Greenwich Village Bohemia: A Winter Wonderland Turns Into An American Renaissance(Part II).© Robert Edward Bell
Nov 1, 2004
Greenwich Village Bohemia: A
Winter Wonderland Truns Into An
American Renaissance (Part II).
As the snow rained downwards upon the meadows
of another New York skyline, there must have
been a feeling in the air in the winter of
that something new was about to happen, and little would the village suspect who was about
to come rolling into town with that early morning fog that seems to hang over the city so serenely
in early morning twilight. 1964 was one of those
years that will always stand out in memory for
New York City. It was the year where attitudes and the way that people view themselves in New
York was about to change. The world of the 1950's was fixing to transform into a new cultural explosion in the arts. The Beatles had
not yet hit the Ed Sullivan show, but they were about to, and the realities of Vietnam had not
hit the city streets in most small towns. The
blanket of snow that seems to cover New York at
this time of the year could have served as a kind
of a curtain foreshadowing the production of some
grand event. Life seems to take us to those
places sometimes. A person may not know what is
coming, but he or she can feel it in the air.

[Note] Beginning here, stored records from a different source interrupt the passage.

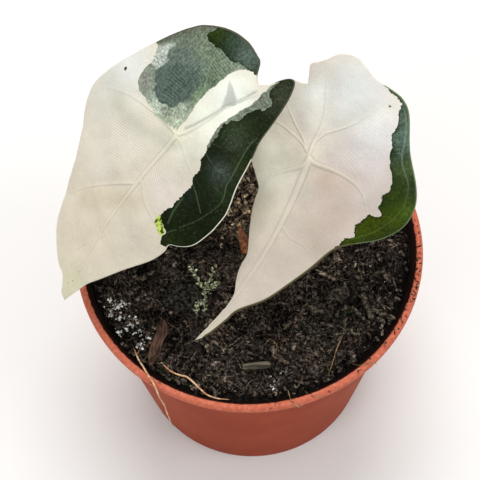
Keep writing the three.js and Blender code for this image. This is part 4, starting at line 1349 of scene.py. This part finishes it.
# %% [markdown]
# ## Soil body
# The body is turned like the pot, from its bed on the pot's floor up the wall and over the top,
# whose rings are then lifted to the soil's height. Its hollows are darkened with painted shade,
# and it is warmer between the stalks.
# %% Soil body
SOIL_RINGS, SOIL_SIDES, SOIL_EDGE, SOIL_BED = 150, 430, 56.1, FLOOR + 0.3
WARM_SPOT, WARM_RADIUS, WARM_TINT = (-2, 14), 17, (1.6, 1.4, 1.1, 1)


def soil_surface():
    """Places and faces of the turned body with its lumpy top."""
    rings = np.linspace(0, 1, SOIL_RINGS) ** 0.9 * SOIL_EDGE
    below = [(0, SOIL_BED), (20, SOIL_BED), (43, SOIL_BED), (43.6, 4), (54.2, 92.5)]
    top = np.stack([rings[::-1], np.full(SOIL_RINGS, SOIL_LEVEL)], 1)
    places, faces = turned(np.concatenate([below, top]), SOIL_SIDES)
    on_top = places[:, 2] > SOIL_LEVEL - 3
    places[on_top, 2] = soil_height(places[on_top, 0], places[on_top, 1])
    return places, faces


def soil_tints(places):
    """Tint of each point: warm near the warm spot, darker where it is damp, and darker where it is
    low, which is painted shade in the hollows. The tint for height is 0.62 + 0.75 (height over the level -
    0.2)."""
    x, y, z = places.T
    away = (x - WARM_SPOT[0]) ** 2 + (y - WARM_SPOT[1]) ** 2
    warm = np.exp(-(away / WARM_RADIUS**2))[:, None]
    tints = np.ones((len(places), 4)) * (1 - warm) + warm * np.array(WARM_TINT)
    # Painted shade: the lower the soil, the darker its tint.
    hollow_shade = np.clip(0.62 + 0.75 * (z - SOIL_LEVEL - 0.2), 0.1, 1.4)
    tints[:, :3] *= hollow_shade[:, None] * damp(x, y)
    return tints


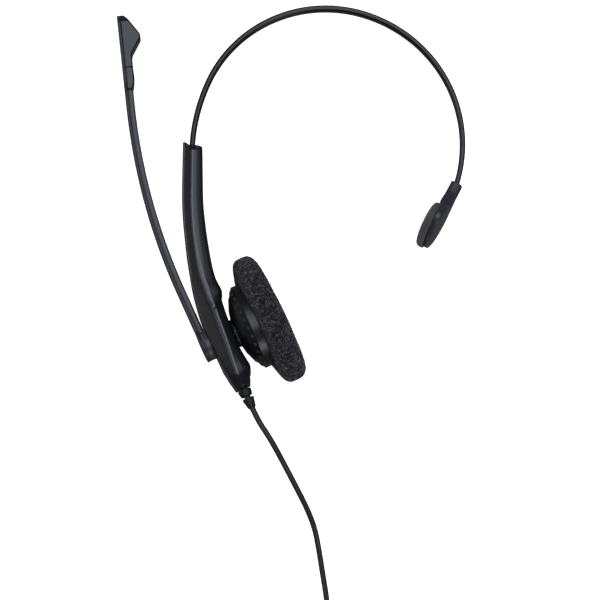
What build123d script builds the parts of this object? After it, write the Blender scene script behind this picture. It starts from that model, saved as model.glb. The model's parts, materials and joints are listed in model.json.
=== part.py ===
"""Single-ear office headset, lying on its side on a table. Millimetres.

The pieces are drawn in the headband's own plane: X runs from the ear arm towards the temple pad, Y up
to the crown and Z across the band's width. The ear cup's axis passes through the drawing's origin.
lay_down() then puts each piece into the stored frame, where +Z is up from the table.
"""

import os
from math import cos, degrees, radians, sin, tan

from build123d import *

# ---- how it lies on the table ----
TILT, ROLL = 10.87, 0.57  # it rests on the cup's rim, the temple pad and the microphone pod, degrees
SHIFT = (-28.96, -59.54, 30.03)  # puts the middle of the headset's footprint at the stored origin

# ---- arm: straight at the top, then bends to the ear cup's lean ----
LEAN = 24.2  # the lower arm and the cup's face lean by this much, degrees
ARM_X, ARM_TOP = -11.85, 83.6
ARM_STRAIGHT, ARM_BEND_R, ARM_LENGTH = 22.0, 154.0, 107.2
ARM_WALL = 1.3
ARM_FLAT = -4.2  # the flat under the boom's hub, along the cup's axis
SCREWS_AT, SCREW_R, SCREW_HEAD_R = (39.0, 62.0, 97.5), 0.8, 1.4
# distance down the arm, outer half-thickness, inner half-thickness, face half-width, ridge half-width,
# and how far the ridge sits towards the ear
ARM_SECTIONS = [
    (0.0, 3.9, 4.2, 3.8, 5.0, 0.0),
    (22.0, 4.2, 4.3, 4.2, 5.4, 0.0),
    (38.0, 4.2, 5.0, 4.6, 6.0, 0.2),
    (47.0, 4.4, 5.1, 5.2, 6.6, 0.4),
    (55.0, 4.7, 5.3, 5.9, 7.3, 0.6),
    (60.0, 5.0, 5.6, 6.5, 7.8, 0.7),
    (64.5, 5.2, 6.4, 7.1, 8.3, 0.8),
    (69.0, 5.35, 5.7, 7.7, 8.8, 1.0),
    (73.5, 5.45, 5.5, 8.2, 9.2, 1.1),
    (78.0, 5.37, 5.45, 8.5, 9.4, 1.2),
    (92.0, 5.1, 5.4, 8.5, 9.4, 1.2),
    (97.0, 5.1, 5.35, 7.5, 8.5, 1.2),
    (102.0, 4.5, 5.2, 5.9, 6.9, 0.9),
    (105.4, 4.0, 3.7, 4.6, 5.6, 0.4),
    (107.2, 3.7, 2.8, 3.9, 4.8, 0.0),
]

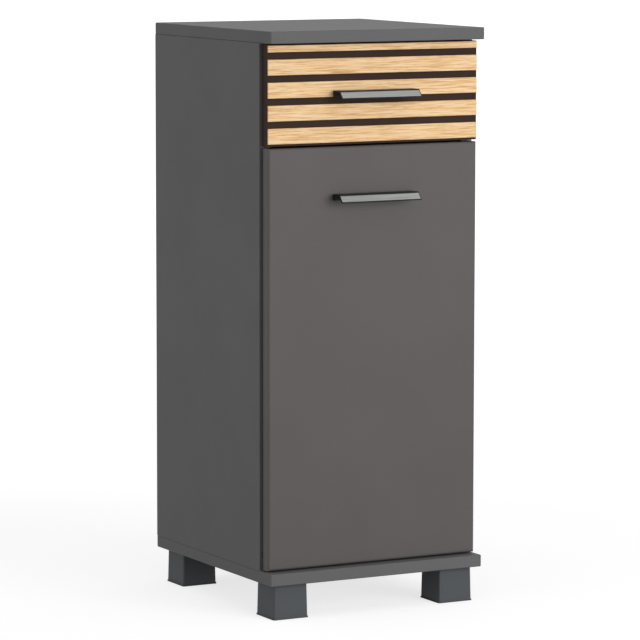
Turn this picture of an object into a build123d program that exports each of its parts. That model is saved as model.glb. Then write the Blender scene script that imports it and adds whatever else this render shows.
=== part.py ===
from build123d import *
import os
from math import atan, atan2, cos, degrees, sin

os.makedirs("parts", exist_ok=True)

# Bathroom floor cabinet with one drawer over one door, on four square feet.
# Millimetres, +Z up, the front looks towards -Y. The origin is on the floor, under the
# middle of the whole cabinet, handles included.

# Carcass boards
width = 300
depth = 320
height = 725
board = 15
edge_bevel = 0.8
foot_height = 44

# Fronts: how they lie on and between the boards
front_thickness = 15
front_overhang = 13
front_gap = 2.5
front_inset = 3
front_play = 2
front_split = 2.5
drawer_front_height = 123.5
door_edge_round = 3
door_back_bevel = 0.8

# Striped drawer front
slat_height = 19.2
slat_gap = 8.8
slat_thickness = 1.5
slat_count = 5
slat_start = 2.7
slat_top_margin = 0.6
slat_bevel = 0.4

# Glued joints: tongues on the side panels, and grooves and housings in the boards
tongue = 5
tongue_reach = 6
tongue_stop = 20
groove_depth = 6
groove_play = 0.1
groove_end_play = 0.5
housing_depth = 4
back_thickness = 3
back_from_rear = 12

# Shelves and pins
shelf_setback = 22
shelf_play = 1
divider_drop = 1
divider_setback = 2
pin_radius = 2.5
pin_seat = 8
pin_reach = 7
pin_from_edge = 37

# Feet
foot_base = 47
foot_top = 45.4
foot_lip = 1
foot_lip_height = 1.6
foot_corner = 2
foot_wall = 2.5
foot_plate = 4
foot_side_inset = 9
foot_front_inset = 9
foot_rear_inset = 12
foot_rib = 1.6
foot_rib_recess = 5
foot_boss = 14
foot_boss_recess = 12
foot_plug_radius = 5
foot_plug = 10

# Screws: shank radius, head radius, head height
handle_screw = (2, 4, 2.2)
arm_screw = (2.5, 4, 2)
hole_past = 1
fit = 0.05

# Bar handles: an extruded awning with a back flange, a top web and a sloped face
handle_length = 116
handle_hole_pitch = 96
handle_flange = 5
handle_flange_height = 7.5
handle_web = 1.8
handle_web_reach = 16
handle_face_reach = 24
handle_face_drop = 9
handle_face = 1.6
handle_bite = 4
door_handle_drop = 62
drawer_handle_raise = 0.9

# Concealed hinges: each turns on one pin in its cup
hinge_from_end = 90
cup_radius = 17.5
cup_depth = 12.4
cup_floor = 0.6
cup_wall = 0.8
cup_from_edge = 3.5
cup_pocket = 13.6
cup_flange = 0.8
cup_flange_margin = 1
pivot_from_edge = 7.6
pivot_depth = 9
pivot_radius = 1.5
knuckle_radius = 2.4
knuckle_width = 8.6
arm_thickness = 2
arm_width = 11
arm_standoff = 9
arm_bend = 3.5
plate_from_edge = 37
plate_base = 2
plate_wing_length = 46
plate_wing_width = 14
plate_wing_corner = 4
plate_length = 42

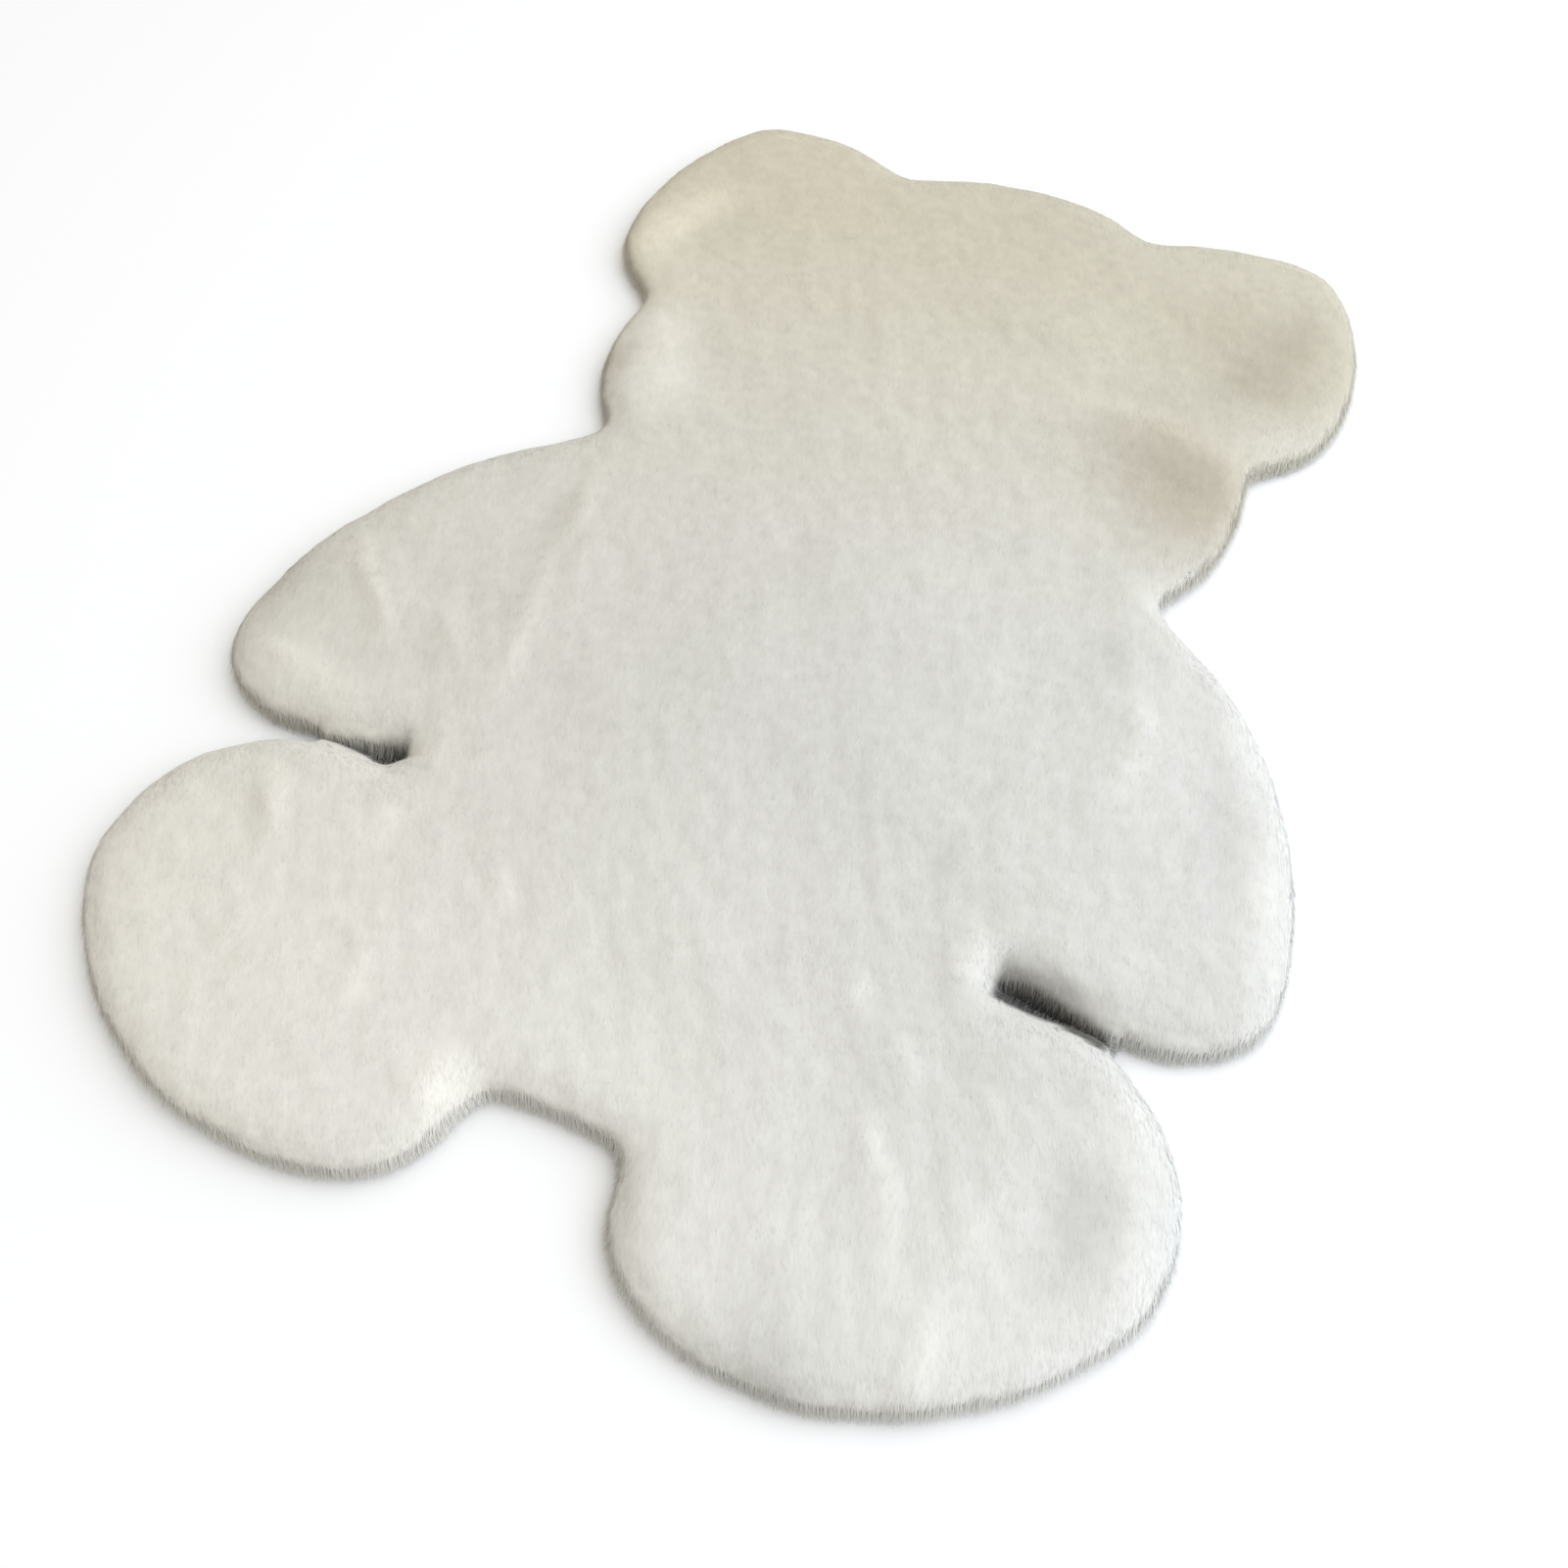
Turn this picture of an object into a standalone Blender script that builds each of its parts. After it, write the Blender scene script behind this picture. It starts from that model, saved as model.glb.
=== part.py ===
"""A bear shaped floor rug in short plush, as one flat solid that lies on z = 0.

The rug is a thick pile pad cut to a bear's outline: two round ears, a head, two arms and two legs, with
a narrow slit between each arm and leg. It is seen from above, with the head towards +Y. The rim rolls
over softly, the underside is flat, and the top has the shallow ridges and troughs of a rug that has
been folded. Lengths are in metres and angles in degrees. The origin is the middle of the rug's box, on
the floor.
"""

import math

import bmesh
import bpy
from mathutils import Vector, geometry, noise

# Driving sizes
RUG_LENGTH = 0.80  # from the feet to the crown of the head
PAD_THICKNESS = 0.019  # pile and backing, away from creases
WIDEST_HEIGHT = 0.007  # the rim's outermost line above the floor
RIM_ROLL = 0.023  # how far in from the outline the rim reaches full thickness
UNDERCUT = 0.004  # how far the pile hangs out past the edge that meets the floor

# How finely the solid is divided
OUTLINE_STEP = 0.0095
LEAST_STEPS = 4  # between two stations of the outline
LOWER_RIM_STEPS = 2
UPPER_RIM_STEPS = 4
TOP_STEP = 0.019
CREASE_STEP = 0.012
UNDERSIDE_STEP = 0.048
CLEARANCE = 0.4  # share of a step that points keep from the rim and from each other

# Uneven filling of the pile
SWELL_HEIGHT = 0.0011
SWELL_SPAN = 0.075
RIM_WOBBLE = 0.0007
WOBBLE_SPAN = 0.020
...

Shakespeare stated once that, "All life is a
stage, and that we are merely but players...";
maybe he was thinking of Jack Kerouac on the morning when our then young beat writer, originator of a new genre of writing, and the
eventual King of the literary beat scene came
rolling into Greenwich on the wheels of some beat
up old chrysler, bouncing down that highway
known as freedom, looking for a life that had
long since left him. Of course, he did not know
that then, as he was keeping his first notes on
an autobiographical memoir, that would inherently
turn into a new novel a year later entitled,
"Desolation Angels." Part of the novel experimented with a technique that was popular
with some of the beat writers in those days. Kerouac became involved in an obcession of taping
the conversations of his friends, as they would
drive around the country. Part of this hobby
came from a desire to play with some of the new
technology that was currently becoming available
at the time in America. Tape recording devices
were relatively new, and Kerouac, Burroughs,
and Ginsberg began to have fun taping themselves
at the end of all night parties, or taking down
thoughts and rearranging those thoughts on tape.